## Data provided
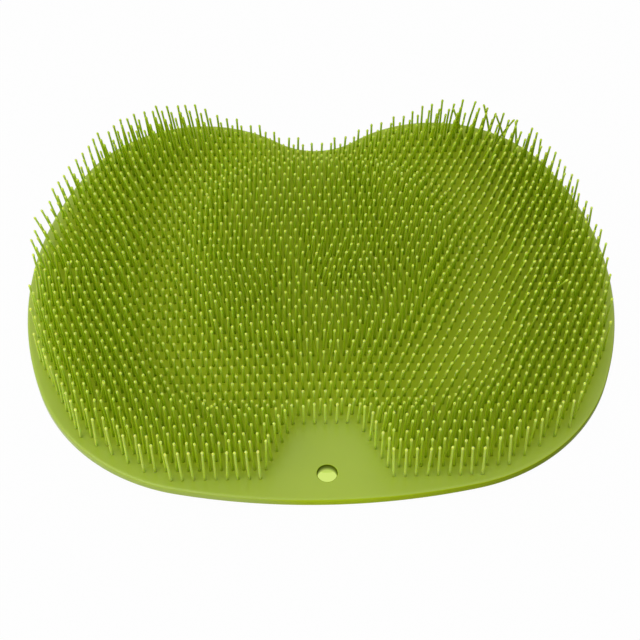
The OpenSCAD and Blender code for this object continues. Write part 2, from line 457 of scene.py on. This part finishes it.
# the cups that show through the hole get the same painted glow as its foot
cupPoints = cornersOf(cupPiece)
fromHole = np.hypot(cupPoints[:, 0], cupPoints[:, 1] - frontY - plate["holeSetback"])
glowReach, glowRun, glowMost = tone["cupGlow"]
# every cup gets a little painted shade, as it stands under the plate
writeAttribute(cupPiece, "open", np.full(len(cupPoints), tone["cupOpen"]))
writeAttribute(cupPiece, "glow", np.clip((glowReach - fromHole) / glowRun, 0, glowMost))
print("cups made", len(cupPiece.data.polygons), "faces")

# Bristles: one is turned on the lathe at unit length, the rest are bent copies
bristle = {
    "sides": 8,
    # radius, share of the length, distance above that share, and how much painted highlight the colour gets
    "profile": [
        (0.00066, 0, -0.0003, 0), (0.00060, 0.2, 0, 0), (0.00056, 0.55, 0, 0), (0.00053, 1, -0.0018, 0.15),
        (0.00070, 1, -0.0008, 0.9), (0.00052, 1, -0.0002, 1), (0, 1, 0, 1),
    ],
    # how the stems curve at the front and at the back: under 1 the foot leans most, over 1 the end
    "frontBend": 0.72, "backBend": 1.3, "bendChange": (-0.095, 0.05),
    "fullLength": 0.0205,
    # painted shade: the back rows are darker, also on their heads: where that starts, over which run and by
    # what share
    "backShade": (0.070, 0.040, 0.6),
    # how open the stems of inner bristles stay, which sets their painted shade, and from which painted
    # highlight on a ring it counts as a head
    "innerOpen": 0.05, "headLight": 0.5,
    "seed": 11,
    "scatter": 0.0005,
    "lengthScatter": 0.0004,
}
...
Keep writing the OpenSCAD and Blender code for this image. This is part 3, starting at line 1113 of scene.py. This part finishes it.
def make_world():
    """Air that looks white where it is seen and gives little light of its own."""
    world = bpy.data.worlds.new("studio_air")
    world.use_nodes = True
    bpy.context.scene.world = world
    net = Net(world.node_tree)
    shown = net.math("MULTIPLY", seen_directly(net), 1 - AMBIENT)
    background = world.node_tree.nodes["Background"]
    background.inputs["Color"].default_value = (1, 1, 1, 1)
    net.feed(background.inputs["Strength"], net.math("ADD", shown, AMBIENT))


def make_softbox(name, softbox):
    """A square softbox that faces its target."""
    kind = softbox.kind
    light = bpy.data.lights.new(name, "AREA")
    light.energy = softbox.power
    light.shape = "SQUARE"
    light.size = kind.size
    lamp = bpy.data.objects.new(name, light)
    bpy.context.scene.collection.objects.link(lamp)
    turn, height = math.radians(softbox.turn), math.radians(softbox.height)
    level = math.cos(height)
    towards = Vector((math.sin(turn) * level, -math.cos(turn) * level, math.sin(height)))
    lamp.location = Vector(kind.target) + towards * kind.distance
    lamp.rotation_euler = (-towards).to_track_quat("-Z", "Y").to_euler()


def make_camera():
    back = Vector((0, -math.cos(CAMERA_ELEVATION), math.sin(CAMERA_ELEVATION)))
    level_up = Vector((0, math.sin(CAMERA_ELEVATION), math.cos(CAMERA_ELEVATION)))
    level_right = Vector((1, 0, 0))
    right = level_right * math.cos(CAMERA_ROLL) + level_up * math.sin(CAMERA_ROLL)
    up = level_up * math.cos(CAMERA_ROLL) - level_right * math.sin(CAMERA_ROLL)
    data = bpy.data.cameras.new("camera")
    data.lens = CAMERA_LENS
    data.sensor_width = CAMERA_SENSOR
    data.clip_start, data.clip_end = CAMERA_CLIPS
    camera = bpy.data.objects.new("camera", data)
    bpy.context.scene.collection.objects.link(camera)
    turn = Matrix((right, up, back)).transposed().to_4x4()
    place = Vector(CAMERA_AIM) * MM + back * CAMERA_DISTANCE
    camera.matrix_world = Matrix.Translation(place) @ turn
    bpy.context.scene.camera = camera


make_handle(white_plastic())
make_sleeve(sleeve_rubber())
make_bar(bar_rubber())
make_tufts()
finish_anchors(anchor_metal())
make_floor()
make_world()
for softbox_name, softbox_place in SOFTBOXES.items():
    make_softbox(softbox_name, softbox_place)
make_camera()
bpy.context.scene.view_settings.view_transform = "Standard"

## Challenge
In the entries above, find every line holding the word "code" and copy it out.

## Output of the exercise
The OpenSCAD and Blender code for this object continues. Write part 2, from line 457 of scene.py on. This part finishes it.
Keep writing the OpenSCAD and Blender code for this image. This is part 3, starting at line 1113 of scene.py. This part finishes it.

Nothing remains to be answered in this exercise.